**EXERCISE GOAL**
Reproduce exactly the lines of the material beneath, from the line that contains "if empty is" to the line that contains "obj.parent = empty", both included, and no other lines.

**PROVIDED MATERIAL**
++++++

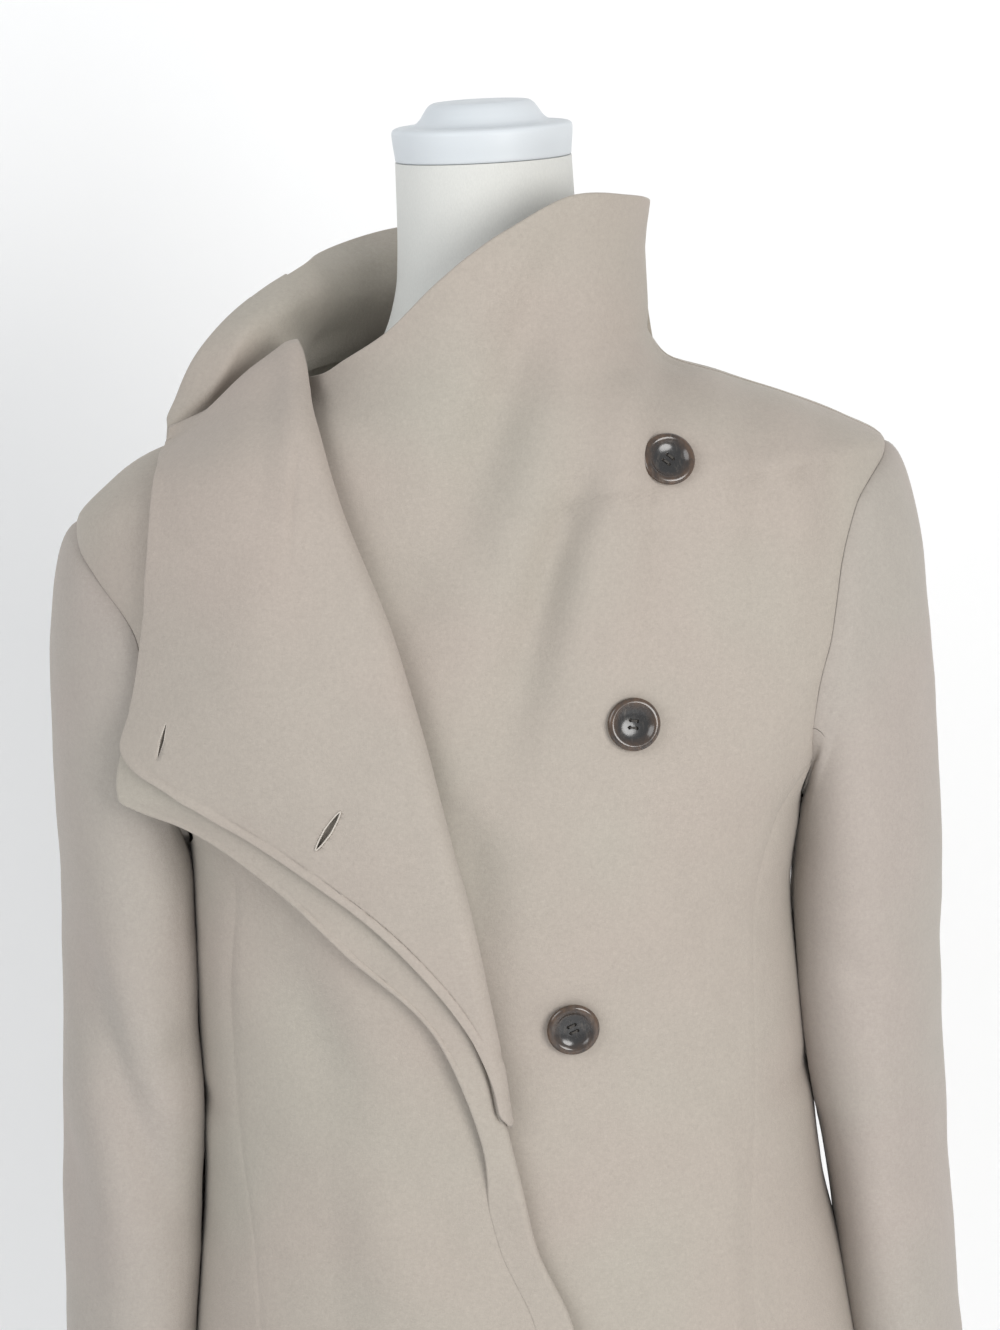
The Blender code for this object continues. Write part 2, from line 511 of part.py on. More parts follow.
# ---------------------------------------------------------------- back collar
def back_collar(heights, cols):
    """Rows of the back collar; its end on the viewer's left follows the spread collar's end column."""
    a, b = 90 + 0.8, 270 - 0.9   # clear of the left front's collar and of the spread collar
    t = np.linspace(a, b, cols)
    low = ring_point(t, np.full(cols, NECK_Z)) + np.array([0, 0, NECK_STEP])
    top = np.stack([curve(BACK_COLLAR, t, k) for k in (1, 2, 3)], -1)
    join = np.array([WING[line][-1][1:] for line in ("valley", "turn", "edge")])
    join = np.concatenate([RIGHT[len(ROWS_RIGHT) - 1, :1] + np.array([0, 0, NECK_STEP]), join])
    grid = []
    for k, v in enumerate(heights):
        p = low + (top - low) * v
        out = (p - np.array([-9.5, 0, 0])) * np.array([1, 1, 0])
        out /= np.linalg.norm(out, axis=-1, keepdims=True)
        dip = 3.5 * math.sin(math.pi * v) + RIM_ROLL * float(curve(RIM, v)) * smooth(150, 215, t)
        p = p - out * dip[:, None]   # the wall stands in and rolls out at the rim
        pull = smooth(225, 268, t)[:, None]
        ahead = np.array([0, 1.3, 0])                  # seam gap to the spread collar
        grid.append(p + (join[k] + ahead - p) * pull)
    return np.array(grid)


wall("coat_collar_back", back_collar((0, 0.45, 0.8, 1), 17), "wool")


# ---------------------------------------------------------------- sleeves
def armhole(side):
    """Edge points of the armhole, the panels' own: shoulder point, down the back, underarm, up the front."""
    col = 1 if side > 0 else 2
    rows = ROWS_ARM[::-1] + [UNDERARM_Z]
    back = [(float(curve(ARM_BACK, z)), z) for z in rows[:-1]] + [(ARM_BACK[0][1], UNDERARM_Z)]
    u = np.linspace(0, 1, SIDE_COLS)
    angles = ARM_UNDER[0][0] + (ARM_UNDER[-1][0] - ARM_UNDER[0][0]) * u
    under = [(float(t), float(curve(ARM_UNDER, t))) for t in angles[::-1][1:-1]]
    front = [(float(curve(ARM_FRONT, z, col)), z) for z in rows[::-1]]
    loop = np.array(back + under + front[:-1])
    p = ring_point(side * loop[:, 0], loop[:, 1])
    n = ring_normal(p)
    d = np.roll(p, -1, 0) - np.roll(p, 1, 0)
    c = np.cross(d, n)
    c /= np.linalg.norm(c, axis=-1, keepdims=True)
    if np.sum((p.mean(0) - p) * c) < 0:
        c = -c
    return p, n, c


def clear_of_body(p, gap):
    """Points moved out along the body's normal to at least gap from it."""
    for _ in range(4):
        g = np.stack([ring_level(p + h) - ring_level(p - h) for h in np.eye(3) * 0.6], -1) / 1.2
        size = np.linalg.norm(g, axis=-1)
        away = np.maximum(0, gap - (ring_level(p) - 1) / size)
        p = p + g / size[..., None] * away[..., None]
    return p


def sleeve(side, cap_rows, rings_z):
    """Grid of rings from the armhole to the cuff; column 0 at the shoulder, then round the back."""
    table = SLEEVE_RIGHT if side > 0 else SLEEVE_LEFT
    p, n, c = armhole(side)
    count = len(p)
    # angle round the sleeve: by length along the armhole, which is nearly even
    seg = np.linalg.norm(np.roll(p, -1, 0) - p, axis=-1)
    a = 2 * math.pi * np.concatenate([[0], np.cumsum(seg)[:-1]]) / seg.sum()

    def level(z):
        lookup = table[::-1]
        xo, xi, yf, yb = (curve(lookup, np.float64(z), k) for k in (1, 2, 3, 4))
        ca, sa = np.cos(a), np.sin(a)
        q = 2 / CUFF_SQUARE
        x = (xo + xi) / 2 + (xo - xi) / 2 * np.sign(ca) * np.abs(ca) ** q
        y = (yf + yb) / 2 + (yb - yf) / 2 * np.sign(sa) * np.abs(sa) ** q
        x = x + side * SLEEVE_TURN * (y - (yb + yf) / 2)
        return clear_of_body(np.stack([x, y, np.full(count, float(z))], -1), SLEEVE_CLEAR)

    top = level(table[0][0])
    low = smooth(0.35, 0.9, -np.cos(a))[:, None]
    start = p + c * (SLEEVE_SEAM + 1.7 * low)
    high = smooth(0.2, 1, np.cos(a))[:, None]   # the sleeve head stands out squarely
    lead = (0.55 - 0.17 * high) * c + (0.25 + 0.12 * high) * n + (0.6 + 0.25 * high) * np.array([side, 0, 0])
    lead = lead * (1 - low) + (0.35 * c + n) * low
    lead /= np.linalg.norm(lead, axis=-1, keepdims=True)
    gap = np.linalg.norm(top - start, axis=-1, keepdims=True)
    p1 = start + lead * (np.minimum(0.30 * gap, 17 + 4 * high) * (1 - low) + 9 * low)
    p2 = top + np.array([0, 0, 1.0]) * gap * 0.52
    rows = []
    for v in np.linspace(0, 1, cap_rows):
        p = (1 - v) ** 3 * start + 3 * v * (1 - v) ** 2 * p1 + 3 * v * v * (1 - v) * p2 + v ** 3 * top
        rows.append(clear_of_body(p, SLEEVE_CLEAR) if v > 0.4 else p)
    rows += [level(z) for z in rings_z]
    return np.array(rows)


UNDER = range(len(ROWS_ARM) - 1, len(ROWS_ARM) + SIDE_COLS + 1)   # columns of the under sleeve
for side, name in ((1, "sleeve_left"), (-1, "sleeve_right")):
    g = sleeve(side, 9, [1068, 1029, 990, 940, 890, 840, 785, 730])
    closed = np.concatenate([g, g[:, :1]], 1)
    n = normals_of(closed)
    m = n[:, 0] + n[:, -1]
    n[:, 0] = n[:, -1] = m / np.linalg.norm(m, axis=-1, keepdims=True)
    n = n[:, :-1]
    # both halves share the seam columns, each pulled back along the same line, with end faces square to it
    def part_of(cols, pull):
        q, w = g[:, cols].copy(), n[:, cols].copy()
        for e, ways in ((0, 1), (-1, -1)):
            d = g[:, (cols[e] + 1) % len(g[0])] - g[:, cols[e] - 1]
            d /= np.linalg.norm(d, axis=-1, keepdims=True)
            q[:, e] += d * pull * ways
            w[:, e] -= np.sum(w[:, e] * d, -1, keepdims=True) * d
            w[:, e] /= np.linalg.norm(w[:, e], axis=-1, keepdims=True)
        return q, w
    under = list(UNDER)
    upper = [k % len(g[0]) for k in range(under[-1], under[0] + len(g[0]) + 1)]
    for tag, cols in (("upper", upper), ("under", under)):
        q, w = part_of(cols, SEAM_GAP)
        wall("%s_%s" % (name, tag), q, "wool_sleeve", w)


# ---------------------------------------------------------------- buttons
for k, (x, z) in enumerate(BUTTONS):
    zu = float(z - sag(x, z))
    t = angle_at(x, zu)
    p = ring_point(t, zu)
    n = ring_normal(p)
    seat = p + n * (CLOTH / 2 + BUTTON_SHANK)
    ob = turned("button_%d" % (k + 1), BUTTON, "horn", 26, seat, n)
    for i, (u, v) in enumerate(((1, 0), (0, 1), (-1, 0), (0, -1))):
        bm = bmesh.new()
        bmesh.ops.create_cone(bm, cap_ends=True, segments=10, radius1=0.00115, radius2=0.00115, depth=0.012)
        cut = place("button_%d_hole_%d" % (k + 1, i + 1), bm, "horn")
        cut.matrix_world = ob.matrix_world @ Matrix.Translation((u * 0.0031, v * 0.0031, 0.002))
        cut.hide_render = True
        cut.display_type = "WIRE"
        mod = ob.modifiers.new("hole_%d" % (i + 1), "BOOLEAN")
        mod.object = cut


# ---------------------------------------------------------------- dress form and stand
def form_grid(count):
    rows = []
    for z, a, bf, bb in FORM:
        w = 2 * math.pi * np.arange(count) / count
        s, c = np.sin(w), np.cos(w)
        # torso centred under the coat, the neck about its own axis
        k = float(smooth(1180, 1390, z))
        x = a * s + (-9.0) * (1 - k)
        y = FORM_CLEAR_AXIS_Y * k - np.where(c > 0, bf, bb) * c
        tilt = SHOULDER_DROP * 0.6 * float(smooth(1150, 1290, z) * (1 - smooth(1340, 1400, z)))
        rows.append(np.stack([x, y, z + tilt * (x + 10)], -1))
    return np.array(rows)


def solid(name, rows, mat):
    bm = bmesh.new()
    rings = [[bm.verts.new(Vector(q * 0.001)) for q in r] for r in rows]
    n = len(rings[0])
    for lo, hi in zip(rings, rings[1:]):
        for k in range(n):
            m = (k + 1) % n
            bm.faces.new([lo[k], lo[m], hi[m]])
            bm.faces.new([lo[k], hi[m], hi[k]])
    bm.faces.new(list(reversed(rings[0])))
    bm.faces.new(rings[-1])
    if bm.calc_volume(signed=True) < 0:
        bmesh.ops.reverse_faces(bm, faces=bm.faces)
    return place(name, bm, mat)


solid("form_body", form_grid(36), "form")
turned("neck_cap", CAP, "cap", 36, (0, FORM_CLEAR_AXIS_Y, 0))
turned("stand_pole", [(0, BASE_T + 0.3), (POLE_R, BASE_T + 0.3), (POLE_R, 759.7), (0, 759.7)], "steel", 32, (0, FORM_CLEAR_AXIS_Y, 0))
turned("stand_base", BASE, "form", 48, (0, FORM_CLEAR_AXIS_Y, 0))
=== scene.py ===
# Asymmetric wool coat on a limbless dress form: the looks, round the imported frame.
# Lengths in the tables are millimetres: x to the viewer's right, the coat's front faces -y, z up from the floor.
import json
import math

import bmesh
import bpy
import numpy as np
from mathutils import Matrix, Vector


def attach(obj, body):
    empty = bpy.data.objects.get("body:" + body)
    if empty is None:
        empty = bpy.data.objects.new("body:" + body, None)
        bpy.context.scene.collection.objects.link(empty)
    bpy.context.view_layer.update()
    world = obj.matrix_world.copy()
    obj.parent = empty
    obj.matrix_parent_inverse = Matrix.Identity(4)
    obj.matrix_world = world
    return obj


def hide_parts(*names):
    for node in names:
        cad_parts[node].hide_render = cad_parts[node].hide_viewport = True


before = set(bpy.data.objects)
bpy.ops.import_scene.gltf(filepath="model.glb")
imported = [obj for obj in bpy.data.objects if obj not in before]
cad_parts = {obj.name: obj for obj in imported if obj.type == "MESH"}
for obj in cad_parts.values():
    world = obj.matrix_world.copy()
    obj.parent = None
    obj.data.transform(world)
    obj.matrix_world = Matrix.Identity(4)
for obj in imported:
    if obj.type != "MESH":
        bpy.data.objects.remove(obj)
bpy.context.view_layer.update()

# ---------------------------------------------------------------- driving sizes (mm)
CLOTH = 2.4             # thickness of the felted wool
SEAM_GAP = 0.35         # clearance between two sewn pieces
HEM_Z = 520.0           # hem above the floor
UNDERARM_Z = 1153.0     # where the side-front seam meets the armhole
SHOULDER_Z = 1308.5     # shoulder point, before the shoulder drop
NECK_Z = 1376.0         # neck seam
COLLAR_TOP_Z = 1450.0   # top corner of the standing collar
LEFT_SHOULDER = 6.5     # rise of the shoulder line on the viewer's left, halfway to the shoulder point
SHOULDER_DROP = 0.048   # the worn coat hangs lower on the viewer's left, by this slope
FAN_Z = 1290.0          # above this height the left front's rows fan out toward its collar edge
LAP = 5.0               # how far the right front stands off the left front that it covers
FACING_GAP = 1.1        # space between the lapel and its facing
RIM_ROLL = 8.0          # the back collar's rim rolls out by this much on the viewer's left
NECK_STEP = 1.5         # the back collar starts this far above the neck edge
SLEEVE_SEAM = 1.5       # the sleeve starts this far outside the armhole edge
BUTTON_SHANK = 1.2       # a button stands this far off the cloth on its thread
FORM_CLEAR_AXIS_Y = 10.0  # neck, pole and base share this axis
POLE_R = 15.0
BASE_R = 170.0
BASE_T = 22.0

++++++

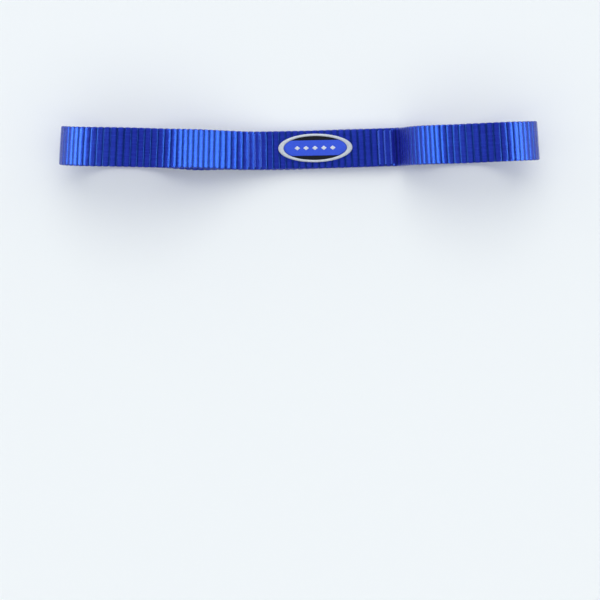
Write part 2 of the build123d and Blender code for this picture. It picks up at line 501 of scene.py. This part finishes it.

++++++

**ANSWER TO THIS PROBLEM**
    if empty is None:
        empty = bpy.data.objects.new("body:" + body, None)
        bpy.context.scene.collection.objects.link(empty)
    bpy.context.view_layer.update()
    world = obj.matrix_world.copy()
    obj.parent = empty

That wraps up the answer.